» **WORK INSTRUCTIONS**: Restate the records in their entirety, word for word.

» **PROVIDED DATA**:
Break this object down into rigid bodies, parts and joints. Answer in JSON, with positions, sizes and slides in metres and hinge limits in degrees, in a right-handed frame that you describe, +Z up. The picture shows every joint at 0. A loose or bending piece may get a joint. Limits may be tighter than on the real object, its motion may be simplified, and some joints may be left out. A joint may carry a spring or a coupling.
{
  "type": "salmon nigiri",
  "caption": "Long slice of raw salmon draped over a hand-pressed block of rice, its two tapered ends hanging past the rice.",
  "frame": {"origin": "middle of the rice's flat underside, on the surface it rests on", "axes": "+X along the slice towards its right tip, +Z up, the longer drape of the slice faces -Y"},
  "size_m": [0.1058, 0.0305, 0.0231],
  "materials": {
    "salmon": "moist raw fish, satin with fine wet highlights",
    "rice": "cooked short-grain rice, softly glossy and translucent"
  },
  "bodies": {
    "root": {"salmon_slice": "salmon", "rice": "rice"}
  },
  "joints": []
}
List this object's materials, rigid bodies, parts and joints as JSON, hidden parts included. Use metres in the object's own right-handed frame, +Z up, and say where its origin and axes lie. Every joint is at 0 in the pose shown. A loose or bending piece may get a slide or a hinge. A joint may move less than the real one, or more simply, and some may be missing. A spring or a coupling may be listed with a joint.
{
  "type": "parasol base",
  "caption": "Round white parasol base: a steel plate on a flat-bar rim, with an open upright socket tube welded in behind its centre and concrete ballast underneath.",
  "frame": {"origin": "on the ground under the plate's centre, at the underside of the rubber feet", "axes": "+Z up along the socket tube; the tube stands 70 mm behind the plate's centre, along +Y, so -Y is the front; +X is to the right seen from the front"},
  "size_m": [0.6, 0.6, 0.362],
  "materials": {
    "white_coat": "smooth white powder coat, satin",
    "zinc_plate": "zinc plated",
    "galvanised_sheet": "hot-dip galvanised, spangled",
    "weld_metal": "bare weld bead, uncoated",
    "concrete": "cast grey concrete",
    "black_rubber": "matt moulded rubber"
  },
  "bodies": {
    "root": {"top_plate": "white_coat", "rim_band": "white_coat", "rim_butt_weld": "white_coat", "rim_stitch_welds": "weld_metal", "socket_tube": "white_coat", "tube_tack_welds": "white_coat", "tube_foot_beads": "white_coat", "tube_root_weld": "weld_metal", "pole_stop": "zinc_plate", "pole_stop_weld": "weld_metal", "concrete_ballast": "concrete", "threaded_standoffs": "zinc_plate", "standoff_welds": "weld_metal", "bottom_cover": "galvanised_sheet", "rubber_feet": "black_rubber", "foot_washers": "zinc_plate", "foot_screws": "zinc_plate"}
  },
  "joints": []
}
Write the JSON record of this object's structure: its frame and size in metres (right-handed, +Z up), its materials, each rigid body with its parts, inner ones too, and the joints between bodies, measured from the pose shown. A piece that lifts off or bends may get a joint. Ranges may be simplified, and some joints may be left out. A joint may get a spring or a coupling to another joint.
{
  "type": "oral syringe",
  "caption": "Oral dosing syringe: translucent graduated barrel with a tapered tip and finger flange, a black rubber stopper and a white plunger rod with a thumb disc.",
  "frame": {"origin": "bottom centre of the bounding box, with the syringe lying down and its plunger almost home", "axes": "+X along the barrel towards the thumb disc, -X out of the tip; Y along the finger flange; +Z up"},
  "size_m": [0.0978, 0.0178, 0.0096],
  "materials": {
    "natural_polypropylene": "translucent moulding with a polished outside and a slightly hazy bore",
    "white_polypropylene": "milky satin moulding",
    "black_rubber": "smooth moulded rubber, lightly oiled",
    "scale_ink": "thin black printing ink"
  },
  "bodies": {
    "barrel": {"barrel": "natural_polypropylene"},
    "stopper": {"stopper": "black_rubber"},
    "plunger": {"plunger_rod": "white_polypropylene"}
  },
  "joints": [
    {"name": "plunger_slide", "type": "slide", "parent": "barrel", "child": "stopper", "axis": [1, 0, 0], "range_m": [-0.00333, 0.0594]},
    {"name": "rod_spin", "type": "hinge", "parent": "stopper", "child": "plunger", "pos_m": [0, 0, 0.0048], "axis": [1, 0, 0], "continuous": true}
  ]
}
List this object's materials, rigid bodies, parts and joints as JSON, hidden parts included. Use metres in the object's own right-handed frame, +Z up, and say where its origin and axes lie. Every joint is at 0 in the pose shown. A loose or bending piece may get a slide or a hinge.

» **RESPONSE**:
Break this object down into rigid bodies, parts and joints. Answer in JSON, with positions, sizes and slides in metres and hinge limits in degrees, in a right-handed frame that you describe, +Z up. The picture shows every joint at 0. A loose or bending piece may get a joint. Limits may be tighter than on the real object, its motion may be simplified, and some joints may be left out. A joint may carry a spring or a coupling.
{
  "type": "salmon nigiri",
  "caption": "Long slice of raw salmon draped over a hand-pressed block of rice, its two tapered ends hanging past the rice.",
  "frame": {"origin": "middle of the rice's flat underside, on the surface it rests on", "axes": "+X along the slice towards its right tip, +Z up, the longer drape of the slice faces -Y"},
  "size_m": [0.1058, 0.0305, 0.0231],
  "materials": {
    "salmon": "moist raw fish, satin with fine wet highlights",
    "rice": "cooked short-grain rice, softly glossy and translucent"
  },
  "bodies": {
    "root": {"salmon_slice": "salmon", "rice": "rice"}
  },
  "joints": []
}
List this object's materials, rigid bodies, parts and joints as JSON, hidden parts included. Use metres in the object's own right-handed frame, +Z up, and say where its origin and axes lie. Every joint is at 0 in the pose shown. A loose or bending piece may get a slide or a hinge. A joint may move less than the real one, or more simply, and some may be missing. A spring or a coupling may be listed with a joint.
{
  "type": "parasol base",
  "caption": "Round white parasol base: a steel plate on a flat-bar rim, with an open upright socket tube welded in behind its centre and concrete ballast underneath.",
  "frame": {"origin": "on the ground under the plate's centre, at the underside of the rubber feet", "axes": "+Z up along the socket tube; the tube stands 70 mm behind the plate's centre, along +Y, so -Y is the front; +X is to the right seen from the front"},
  "size_m": [0.6, 0.6, 0.362],
  "materials": {
    "white_coat": "smooth white powder coat, satin",
    "zinc_plate": "zinc plated",
    "galvanised_sheet": "hot-dip galvanised, spangled",
    "weld_metal": "bare weld bead, uncoated",
    "concrete": "cast grey concrete",
    "black_rubber": "matt moulded rubber"
  },
  "bodies": {
    "root": {"top_plate": "white_coat", "rim_band": "white_coat", "rim_butt_weld": "white_coat", "rim_stitch_welds": "weld_metal", "socket_tube": "white_coat", "tube_tack_welds": "white_coat", "tube_foot_beads": "white_coat", "tube_root_weld": "weld_metal", "pole_stop": "zinc_plate", "pole_stop_weld": "weld_metal", "concrete_ballast": "concrete", "threaded_standoffs": "zinc_plate", "standoff_welds": "weld_metal", "bottom_cover": "galvanised_sheet", "rubber_feet": "black_rubber", "foot_washers": "zinc_plate", "foot_screws": "zinc_plate"}
  },
  "joints": []
}
Write the JSON record of this object's structure: its frame and size in metres (right-handed, +Z up), its materials, each rigid body with its parts, inner ones too, and the joints between bodies, measured from the pose shown. A piece that lifts off or bends may get a joint. Ranges may be simplified, and some joints may be left out. A joint may get a spring or a coupling to another joint.
{
  "type": "oral syringe",
  "caption": "Oral dosing syringe: translucent graduated barrel with a tapered tip and finger flange, a black rubber stopper and a white plunger rod with a thumb disc.",
  "frame": {"origin": "bottom centre of the bounding box, with the syringe lying down and its plunger almost home", "axes": "+X along the barrel towards the thumb disc, -X out of the tip; Y along the finger flange; +Z up"},
  "size_m": [0.0978, 0.0178, 0.0096],
  "materials": {
    "natural_polypropylene": "translucent moulding with a polished outside and a slightly hazy bore",
    "white_polypropylene": "milky satin moulding",
    "black_rubber": "smooth moulded rubber, lightly oiled",
    "scale_ink": "thin black printing ink"
  },
  "bodies": {
    "barrel": {"barrel": "natural_polypropylene"},
    "stopper": {"stopper": "black_rubber"},
    "plunger": {"plunger_rod": "white_polypropylene"}
  },
  "joints": [
    {"name": "plunger_slide", "type": "slide", "parent": "barrel", "child": "stopper", "axis": [1, 0, 0], "range_m": [-0.00333, 0.0594]},
    {"name": "rod_spin", "type": "hinge", "parent": "stopper", "child": "plunger", "pos_m": [0, 0, 0.0048], "axis": [1, 0, 0], "continuous": true}
  ]
}
List this object's materials, rigid bodies, parts and joints as JSON, hidden parts included. Use metres in the object's own right-handed frame, +Z up, and say where its origin and axes lie. Every joint is at 0 in the pose shown. A loose or bending piece may get a slide or a hinge.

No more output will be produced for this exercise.